◆ What is asked
Word for word, restate the lines from the start of the data below through the line containing "const DOME_POWER_OUT = 2.4;".
++++++++++++++++++++
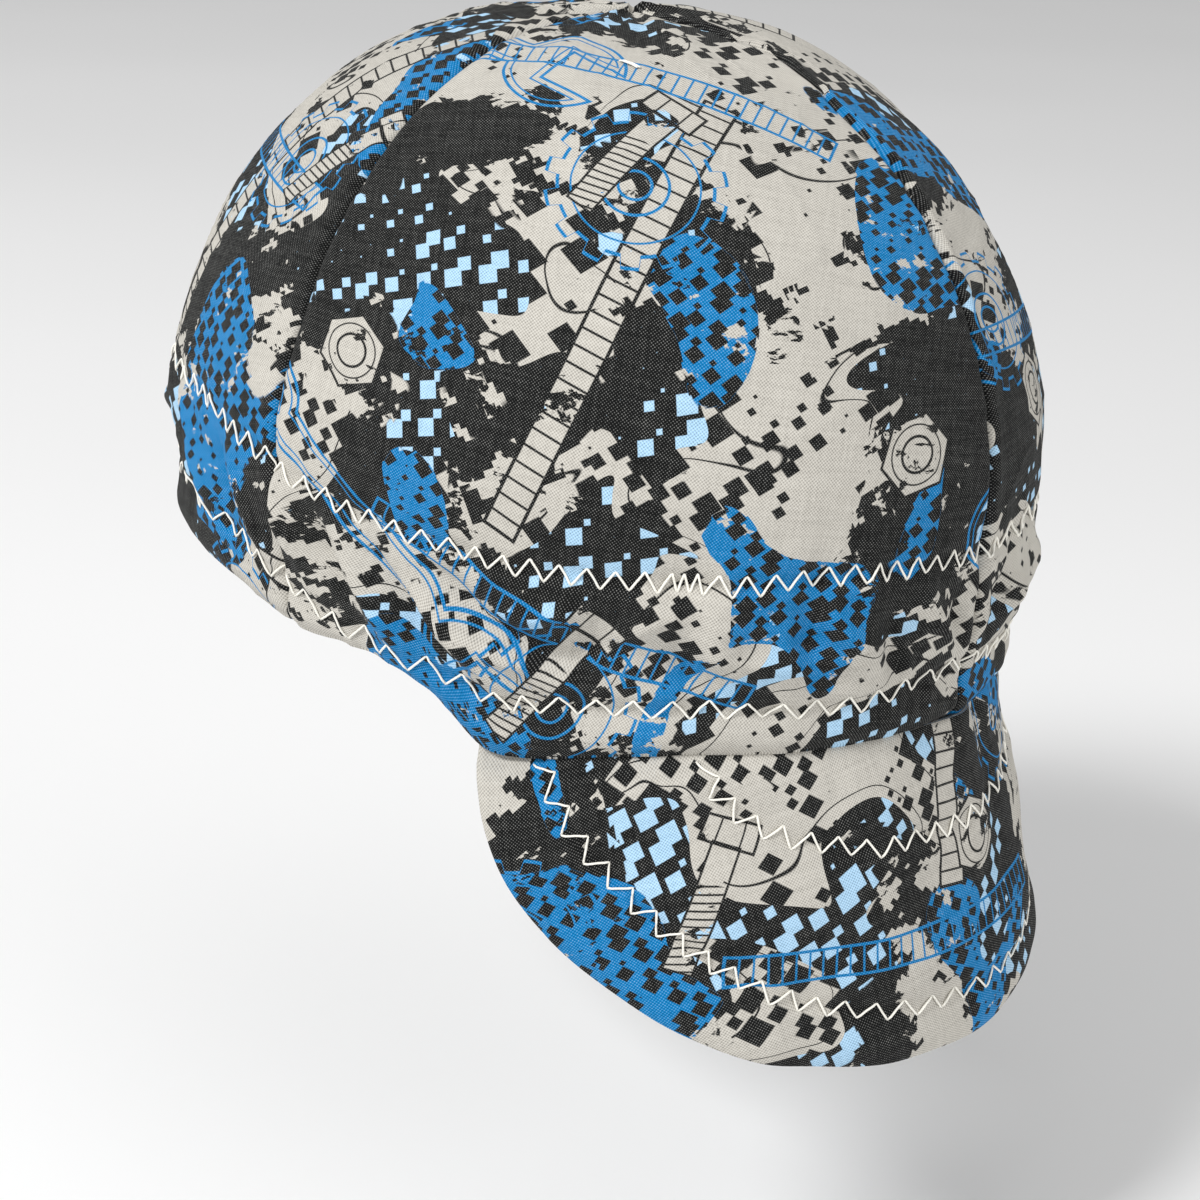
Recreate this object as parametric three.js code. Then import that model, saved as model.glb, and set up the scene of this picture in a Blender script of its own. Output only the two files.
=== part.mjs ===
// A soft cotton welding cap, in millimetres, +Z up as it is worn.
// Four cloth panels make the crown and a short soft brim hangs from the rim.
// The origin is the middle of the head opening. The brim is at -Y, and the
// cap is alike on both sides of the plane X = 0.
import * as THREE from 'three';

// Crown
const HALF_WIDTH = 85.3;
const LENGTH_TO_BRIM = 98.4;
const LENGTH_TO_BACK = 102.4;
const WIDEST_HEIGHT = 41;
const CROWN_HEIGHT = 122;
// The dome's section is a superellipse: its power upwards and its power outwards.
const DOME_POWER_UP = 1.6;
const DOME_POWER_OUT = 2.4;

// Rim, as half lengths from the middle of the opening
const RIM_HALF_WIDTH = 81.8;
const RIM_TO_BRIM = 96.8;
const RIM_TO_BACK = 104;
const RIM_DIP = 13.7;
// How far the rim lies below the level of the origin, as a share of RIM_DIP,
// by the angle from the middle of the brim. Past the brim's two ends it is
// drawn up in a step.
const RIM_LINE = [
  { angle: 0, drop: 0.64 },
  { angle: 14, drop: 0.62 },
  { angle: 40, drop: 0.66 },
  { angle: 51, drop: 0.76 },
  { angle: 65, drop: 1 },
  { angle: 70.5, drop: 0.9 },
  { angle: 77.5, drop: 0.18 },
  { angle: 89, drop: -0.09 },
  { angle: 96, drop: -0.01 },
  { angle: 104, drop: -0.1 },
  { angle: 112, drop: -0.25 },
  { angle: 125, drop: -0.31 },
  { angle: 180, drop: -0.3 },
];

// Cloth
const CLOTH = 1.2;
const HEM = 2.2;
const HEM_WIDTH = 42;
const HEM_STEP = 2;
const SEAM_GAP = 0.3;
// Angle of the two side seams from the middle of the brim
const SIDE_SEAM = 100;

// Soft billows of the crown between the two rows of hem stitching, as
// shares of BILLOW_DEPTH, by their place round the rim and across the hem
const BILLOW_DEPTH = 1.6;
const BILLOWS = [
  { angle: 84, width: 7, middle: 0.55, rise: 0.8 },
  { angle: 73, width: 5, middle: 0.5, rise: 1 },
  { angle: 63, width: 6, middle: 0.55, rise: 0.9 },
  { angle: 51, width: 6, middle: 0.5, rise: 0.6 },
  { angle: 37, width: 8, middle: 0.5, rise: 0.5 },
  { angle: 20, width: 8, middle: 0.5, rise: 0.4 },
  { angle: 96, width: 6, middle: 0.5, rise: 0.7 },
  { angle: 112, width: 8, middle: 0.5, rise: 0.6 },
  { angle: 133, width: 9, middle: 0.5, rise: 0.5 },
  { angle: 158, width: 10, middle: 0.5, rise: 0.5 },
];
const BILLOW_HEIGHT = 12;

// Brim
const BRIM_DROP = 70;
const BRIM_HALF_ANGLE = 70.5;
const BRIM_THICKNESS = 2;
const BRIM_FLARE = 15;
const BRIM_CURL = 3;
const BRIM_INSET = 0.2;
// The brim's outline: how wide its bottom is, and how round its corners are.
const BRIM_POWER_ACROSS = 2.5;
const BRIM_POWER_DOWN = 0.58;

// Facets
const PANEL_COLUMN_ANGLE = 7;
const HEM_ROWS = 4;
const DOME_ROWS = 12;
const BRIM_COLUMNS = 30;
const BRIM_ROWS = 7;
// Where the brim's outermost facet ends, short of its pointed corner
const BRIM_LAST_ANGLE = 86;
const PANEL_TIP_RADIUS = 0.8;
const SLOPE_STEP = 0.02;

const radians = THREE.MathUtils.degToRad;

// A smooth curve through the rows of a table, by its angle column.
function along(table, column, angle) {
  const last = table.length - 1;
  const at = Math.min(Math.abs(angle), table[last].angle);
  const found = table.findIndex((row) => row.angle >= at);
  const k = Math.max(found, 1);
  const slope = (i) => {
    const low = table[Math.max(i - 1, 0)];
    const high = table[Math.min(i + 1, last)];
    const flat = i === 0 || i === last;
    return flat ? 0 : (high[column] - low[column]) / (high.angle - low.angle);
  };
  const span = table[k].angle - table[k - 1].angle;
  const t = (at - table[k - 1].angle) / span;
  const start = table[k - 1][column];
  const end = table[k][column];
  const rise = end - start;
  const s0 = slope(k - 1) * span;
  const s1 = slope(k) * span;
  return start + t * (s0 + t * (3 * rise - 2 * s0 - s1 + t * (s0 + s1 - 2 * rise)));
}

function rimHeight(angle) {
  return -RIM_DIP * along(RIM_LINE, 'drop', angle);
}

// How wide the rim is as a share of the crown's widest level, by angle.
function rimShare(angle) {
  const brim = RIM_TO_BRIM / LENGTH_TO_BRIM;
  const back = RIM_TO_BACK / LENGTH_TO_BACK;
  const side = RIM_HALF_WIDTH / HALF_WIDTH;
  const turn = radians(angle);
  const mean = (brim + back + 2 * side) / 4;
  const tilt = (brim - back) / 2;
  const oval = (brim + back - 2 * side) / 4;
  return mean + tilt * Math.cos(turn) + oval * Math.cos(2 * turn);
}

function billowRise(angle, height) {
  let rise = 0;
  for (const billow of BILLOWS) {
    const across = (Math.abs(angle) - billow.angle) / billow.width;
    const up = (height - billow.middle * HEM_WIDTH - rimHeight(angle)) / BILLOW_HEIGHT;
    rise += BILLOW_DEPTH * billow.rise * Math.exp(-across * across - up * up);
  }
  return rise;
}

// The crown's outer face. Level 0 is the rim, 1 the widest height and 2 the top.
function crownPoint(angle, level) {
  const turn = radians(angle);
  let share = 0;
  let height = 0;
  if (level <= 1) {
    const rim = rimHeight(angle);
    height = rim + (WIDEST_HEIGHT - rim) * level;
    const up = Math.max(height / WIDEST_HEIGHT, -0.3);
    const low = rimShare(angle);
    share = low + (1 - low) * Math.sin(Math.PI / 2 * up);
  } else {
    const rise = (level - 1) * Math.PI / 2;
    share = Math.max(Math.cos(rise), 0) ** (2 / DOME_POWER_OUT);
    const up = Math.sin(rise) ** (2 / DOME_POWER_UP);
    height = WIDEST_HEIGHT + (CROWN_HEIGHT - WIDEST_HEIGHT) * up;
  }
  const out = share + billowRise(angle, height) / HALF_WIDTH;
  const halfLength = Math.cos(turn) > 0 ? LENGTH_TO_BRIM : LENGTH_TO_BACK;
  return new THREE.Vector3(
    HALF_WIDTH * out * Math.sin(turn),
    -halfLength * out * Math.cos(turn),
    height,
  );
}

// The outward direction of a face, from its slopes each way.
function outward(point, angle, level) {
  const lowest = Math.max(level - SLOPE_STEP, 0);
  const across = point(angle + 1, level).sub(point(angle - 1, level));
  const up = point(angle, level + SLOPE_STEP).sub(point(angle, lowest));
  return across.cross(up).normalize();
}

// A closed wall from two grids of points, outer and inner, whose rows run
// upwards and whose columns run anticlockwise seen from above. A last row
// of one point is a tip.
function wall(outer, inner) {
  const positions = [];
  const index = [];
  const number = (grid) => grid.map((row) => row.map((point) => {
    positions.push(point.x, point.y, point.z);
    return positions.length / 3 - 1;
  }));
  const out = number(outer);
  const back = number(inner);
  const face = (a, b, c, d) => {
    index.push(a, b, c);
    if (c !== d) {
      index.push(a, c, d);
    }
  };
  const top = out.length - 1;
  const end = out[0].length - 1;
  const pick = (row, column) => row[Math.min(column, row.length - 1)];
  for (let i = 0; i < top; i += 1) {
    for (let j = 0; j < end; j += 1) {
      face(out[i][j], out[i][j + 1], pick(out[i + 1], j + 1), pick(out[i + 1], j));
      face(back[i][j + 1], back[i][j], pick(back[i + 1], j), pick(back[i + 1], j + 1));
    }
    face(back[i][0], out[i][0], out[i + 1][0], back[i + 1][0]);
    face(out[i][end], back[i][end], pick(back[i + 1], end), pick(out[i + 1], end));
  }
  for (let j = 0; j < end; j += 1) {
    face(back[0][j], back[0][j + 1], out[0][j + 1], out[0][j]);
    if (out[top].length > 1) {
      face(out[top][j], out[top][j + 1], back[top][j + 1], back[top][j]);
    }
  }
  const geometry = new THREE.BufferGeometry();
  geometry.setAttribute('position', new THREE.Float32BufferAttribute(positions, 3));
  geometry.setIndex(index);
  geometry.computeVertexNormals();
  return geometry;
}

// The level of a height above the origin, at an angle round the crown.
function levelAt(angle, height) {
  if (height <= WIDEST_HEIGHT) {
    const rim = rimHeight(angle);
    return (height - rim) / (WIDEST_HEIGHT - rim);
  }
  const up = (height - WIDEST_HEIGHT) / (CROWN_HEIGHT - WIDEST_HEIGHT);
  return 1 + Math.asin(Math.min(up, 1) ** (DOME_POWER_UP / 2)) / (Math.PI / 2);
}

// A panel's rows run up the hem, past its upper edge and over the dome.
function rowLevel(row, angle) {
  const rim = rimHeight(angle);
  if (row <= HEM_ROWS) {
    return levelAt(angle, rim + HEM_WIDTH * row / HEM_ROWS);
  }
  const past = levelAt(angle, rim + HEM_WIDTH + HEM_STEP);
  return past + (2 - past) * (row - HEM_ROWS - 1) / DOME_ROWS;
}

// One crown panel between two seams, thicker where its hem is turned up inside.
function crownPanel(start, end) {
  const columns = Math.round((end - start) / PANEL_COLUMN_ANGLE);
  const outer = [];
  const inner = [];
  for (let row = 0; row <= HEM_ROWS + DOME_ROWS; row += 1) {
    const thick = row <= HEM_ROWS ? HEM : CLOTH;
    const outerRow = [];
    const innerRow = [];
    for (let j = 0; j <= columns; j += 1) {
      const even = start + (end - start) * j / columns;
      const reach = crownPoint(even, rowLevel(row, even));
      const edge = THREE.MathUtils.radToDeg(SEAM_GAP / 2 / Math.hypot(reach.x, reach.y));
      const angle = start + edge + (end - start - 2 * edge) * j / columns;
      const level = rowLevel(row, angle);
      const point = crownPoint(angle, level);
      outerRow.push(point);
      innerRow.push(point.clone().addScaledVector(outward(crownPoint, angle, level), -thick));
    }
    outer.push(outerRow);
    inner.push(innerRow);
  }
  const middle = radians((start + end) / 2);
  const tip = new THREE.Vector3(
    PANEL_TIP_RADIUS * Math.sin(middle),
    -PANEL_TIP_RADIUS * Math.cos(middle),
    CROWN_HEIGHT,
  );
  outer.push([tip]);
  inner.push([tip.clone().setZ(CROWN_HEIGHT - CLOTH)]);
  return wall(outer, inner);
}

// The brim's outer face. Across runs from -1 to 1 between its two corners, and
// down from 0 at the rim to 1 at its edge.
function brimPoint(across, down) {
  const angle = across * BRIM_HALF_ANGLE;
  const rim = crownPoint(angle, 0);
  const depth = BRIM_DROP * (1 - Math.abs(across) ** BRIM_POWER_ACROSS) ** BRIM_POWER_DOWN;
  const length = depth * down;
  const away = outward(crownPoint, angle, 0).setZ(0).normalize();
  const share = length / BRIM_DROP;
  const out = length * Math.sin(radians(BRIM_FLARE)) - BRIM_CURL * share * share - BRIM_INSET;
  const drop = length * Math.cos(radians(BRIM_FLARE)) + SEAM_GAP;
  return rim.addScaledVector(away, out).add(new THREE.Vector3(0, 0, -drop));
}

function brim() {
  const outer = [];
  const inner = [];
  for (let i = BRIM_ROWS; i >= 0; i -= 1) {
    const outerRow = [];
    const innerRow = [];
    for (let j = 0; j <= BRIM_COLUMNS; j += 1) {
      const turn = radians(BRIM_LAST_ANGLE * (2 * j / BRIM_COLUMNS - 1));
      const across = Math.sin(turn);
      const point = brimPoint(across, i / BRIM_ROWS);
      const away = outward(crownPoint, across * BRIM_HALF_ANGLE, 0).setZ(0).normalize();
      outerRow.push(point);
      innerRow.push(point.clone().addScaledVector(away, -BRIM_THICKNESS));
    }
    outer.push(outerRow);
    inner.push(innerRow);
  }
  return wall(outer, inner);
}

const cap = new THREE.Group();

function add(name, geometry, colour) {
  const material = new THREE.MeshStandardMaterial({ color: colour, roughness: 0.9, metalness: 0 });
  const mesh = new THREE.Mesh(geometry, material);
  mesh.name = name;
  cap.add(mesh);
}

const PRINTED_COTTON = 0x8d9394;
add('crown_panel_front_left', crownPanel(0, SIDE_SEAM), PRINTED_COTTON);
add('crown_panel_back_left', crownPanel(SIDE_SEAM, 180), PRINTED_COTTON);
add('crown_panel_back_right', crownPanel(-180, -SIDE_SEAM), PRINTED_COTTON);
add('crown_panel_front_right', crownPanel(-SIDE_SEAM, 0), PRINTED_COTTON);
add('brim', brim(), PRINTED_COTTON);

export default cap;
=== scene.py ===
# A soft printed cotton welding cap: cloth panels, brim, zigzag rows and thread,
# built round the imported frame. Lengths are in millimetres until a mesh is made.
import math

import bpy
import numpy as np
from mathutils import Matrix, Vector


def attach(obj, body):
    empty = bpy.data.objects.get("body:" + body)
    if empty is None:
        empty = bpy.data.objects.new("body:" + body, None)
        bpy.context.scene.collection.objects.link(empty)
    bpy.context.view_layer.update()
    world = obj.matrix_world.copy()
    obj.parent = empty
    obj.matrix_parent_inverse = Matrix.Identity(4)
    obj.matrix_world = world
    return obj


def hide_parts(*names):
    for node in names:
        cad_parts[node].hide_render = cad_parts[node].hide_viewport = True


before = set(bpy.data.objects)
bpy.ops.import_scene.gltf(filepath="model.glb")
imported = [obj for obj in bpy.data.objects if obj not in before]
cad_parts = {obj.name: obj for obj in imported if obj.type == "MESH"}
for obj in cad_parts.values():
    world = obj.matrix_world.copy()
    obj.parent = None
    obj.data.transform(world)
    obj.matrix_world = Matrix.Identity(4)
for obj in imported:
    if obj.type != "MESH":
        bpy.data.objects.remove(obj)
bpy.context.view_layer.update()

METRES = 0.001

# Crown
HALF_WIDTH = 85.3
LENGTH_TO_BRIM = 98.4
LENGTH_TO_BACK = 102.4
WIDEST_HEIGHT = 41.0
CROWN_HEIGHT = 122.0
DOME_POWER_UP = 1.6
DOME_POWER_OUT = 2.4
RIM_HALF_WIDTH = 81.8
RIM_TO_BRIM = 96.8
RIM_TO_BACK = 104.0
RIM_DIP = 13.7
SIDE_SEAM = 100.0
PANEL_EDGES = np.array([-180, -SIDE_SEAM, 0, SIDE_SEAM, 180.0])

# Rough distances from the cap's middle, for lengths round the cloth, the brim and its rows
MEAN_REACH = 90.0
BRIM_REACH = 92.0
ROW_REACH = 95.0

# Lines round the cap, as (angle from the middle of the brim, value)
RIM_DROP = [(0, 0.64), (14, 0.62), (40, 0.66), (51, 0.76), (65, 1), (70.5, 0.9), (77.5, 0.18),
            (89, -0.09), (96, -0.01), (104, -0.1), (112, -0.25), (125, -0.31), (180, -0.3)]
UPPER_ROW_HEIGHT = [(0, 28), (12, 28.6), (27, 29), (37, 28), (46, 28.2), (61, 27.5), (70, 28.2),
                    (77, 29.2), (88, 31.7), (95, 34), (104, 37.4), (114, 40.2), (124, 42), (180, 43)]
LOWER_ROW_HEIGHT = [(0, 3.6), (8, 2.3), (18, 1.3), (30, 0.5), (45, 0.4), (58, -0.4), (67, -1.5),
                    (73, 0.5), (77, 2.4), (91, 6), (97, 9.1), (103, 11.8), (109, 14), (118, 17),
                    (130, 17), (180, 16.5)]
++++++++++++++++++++
◆ Reply
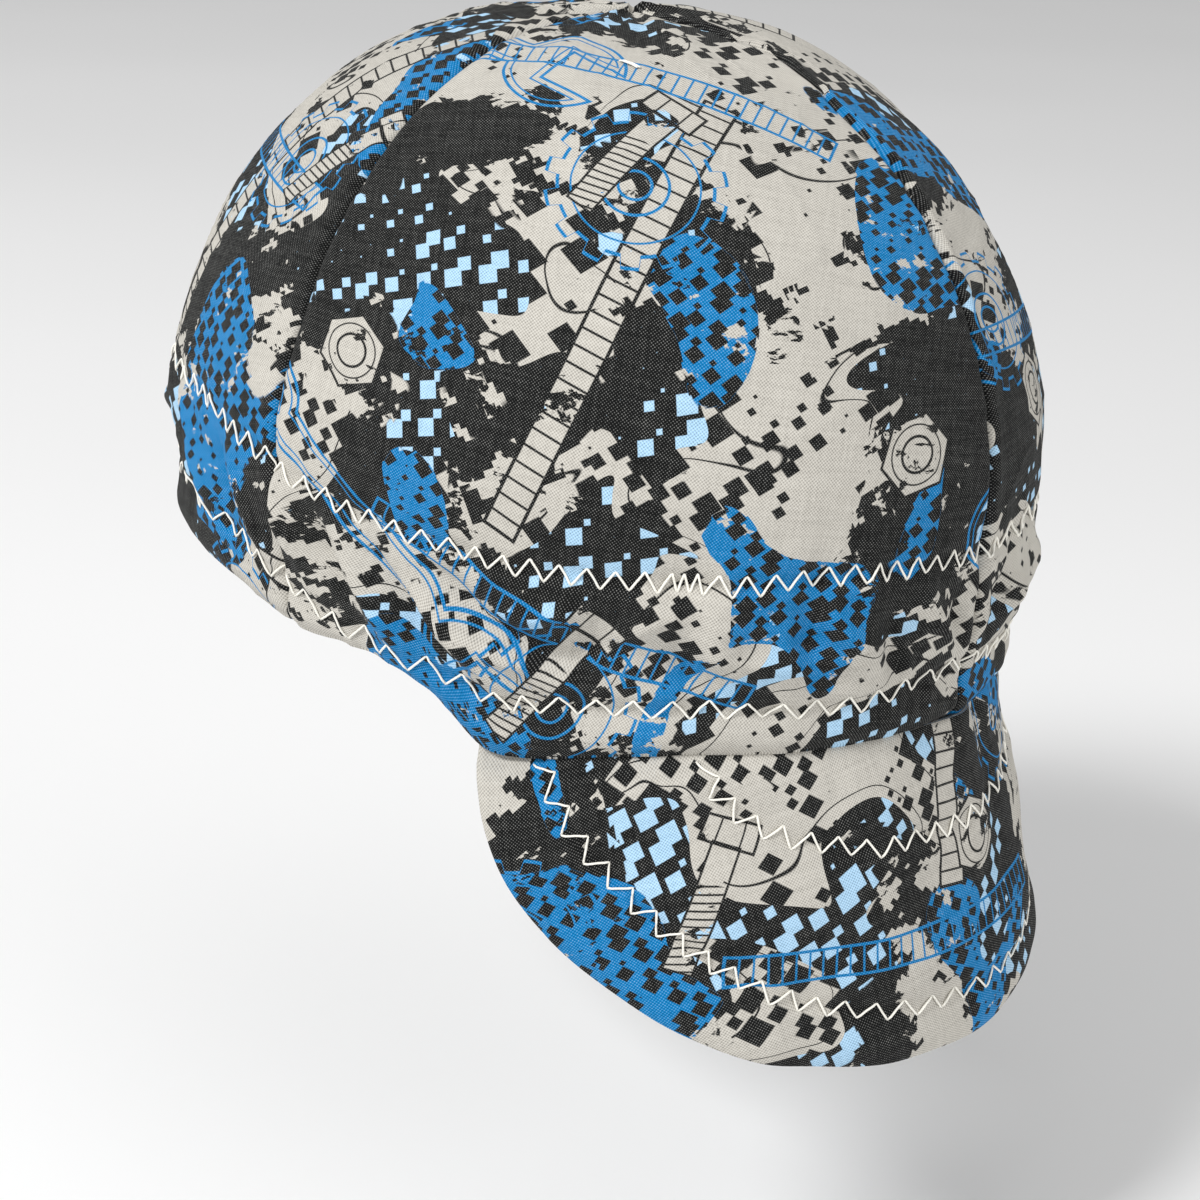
Recreate this object as parametric three.js code. Then import that model, saved as model.glb, and set up the scene of this picture in a Blender script of its own. Output only the two files.
=== part.mjs ===
// A soft cotton welding cap, in millimetres, +Z up as it is worn.
// Four cloth panels make the crown and a short soft brim hangs from the rim.
// The origin is the middle of the head opening. The brim is at -Y, and the
// cap is alike on both sides of the plane X = 0.
import * as THREE from 'three';

// Crown
const HALF_WIDTH = 85.3;
const LENGTH_TO_BRIM = 98.4;
const LENGTH_TO_BACK = 102.4;
const WIDEST_HEIGHT = 41;
const CROWN_HEIGHT = 122;
// The dome's section is a superellipse: its power upwards and its power outwards.
const DOME_POWER_UP = 1.6;
const DOME_POWER_OUT = 2.4;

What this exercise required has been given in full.